• Exercise requirements: Reproduce the listing verbatim.

============

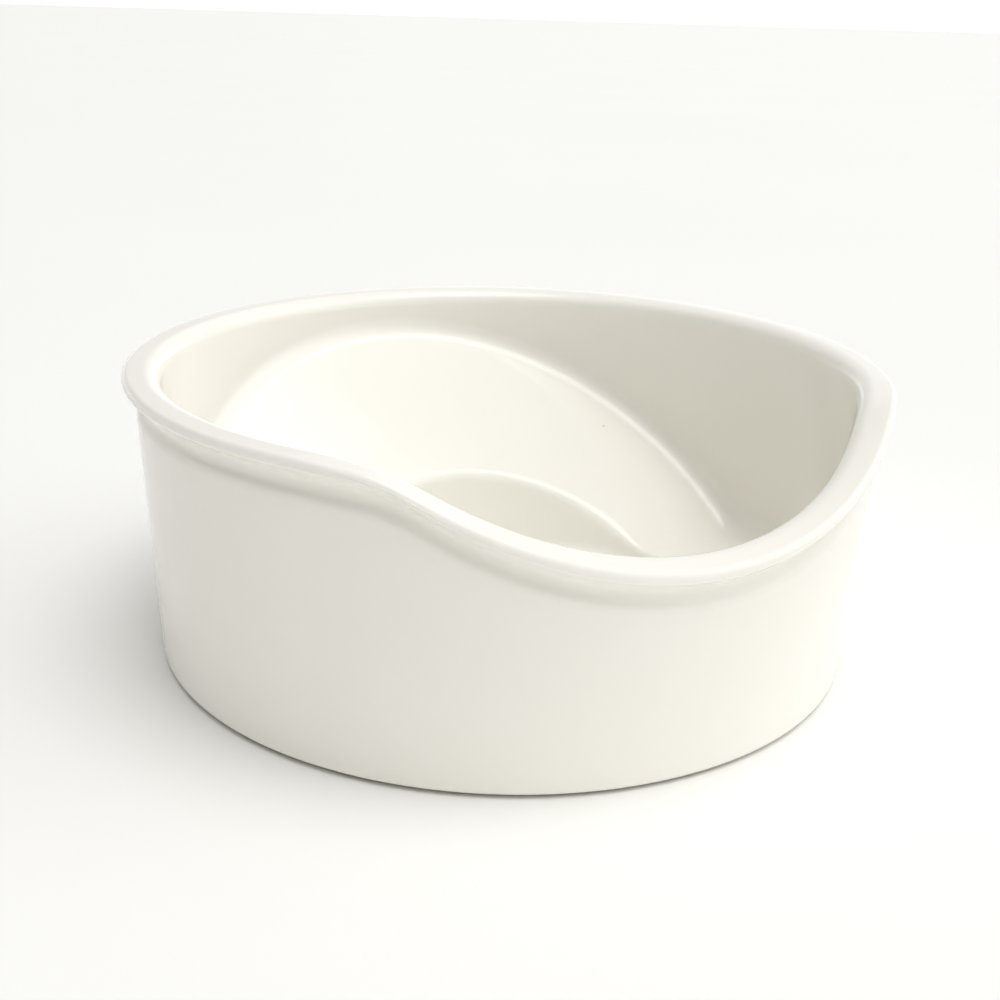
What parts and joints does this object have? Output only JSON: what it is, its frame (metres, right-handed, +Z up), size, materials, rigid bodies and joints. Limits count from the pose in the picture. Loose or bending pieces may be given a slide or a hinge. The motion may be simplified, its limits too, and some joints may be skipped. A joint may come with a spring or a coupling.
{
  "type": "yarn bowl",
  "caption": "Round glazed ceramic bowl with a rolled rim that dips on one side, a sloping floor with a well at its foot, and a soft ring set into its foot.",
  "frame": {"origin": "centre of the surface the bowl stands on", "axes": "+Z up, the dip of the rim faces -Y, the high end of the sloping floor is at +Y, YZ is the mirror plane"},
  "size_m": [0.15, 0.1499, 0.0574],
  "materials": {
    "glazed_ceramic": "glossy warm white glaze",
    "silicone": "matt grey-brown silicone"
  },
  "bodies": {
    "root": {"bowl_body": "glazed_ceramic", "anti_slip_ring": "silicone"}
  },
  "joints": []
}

============

• Reply:
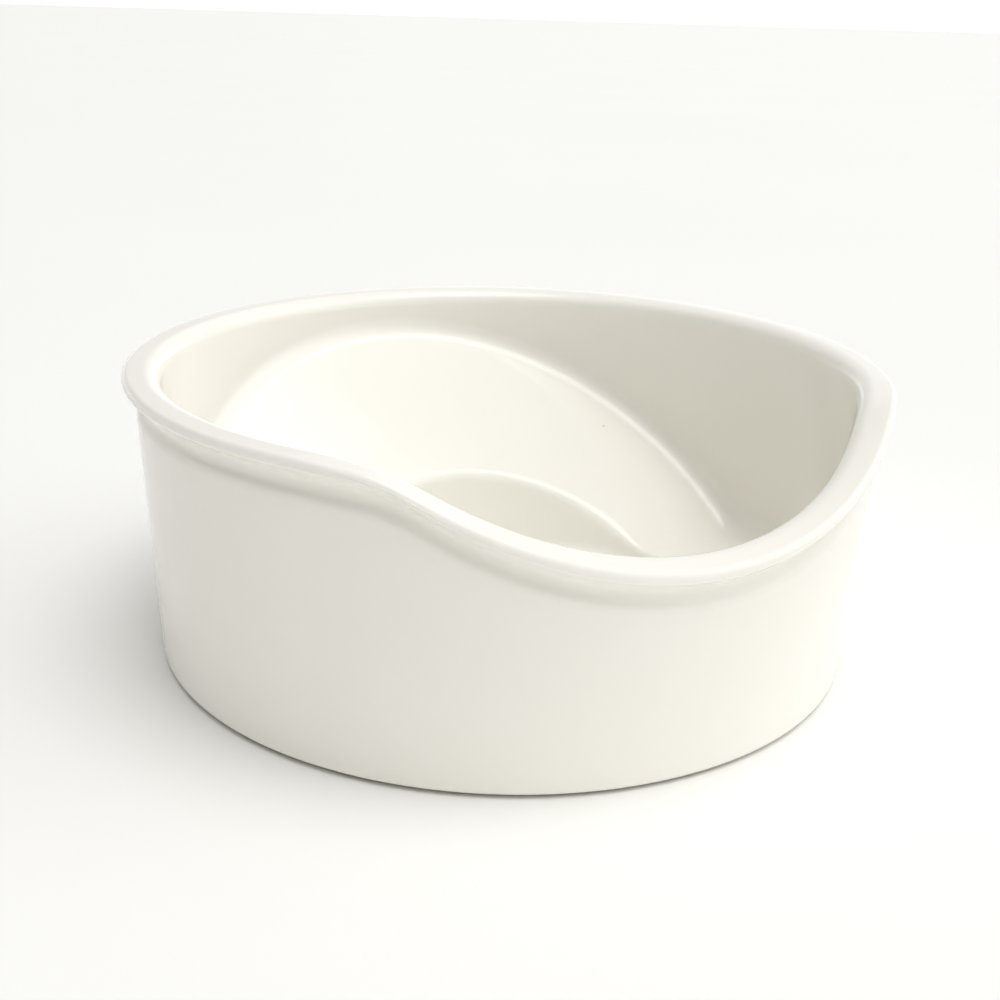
What parts and joints does this object have? Output only JSON: what it is, its frame (metres, right-handed, +Z up), size, materials, rigid bodies and joints. Limits count from the pose in the picture. Loose or bending pieces may be given a slide or a hinge. The motion may be simplified, its limits too, and some joints may be skipped. A joint may come with a spring or a coupling.
{
  "type": "yarn bowl",
  "caption": "Round glazed ceramic bowl with a rolled rim that dips on one side, a sloping floor with a well at its foot, and a soft ring set into its foot.",
  "frame": {"origin": "centre of the surface the bowl stands on", "axes": "+Z up, the dip of the rim faces -Y, the high end of the sloping floor is at +Y, YZ is the mirror plane"},
  "size_m": [0.15, 0.1499, 0.0574],
  "materials": {
    "glazed_ceramic": "glossy warm white glaze",
    "silicone": "matt grey-brown silicone"
  },
  "bodies": {
    "root": {"bowl_body": "glazed_ceramic", "anti_slip_ring": "silicone"}
  },
  "joints": []
}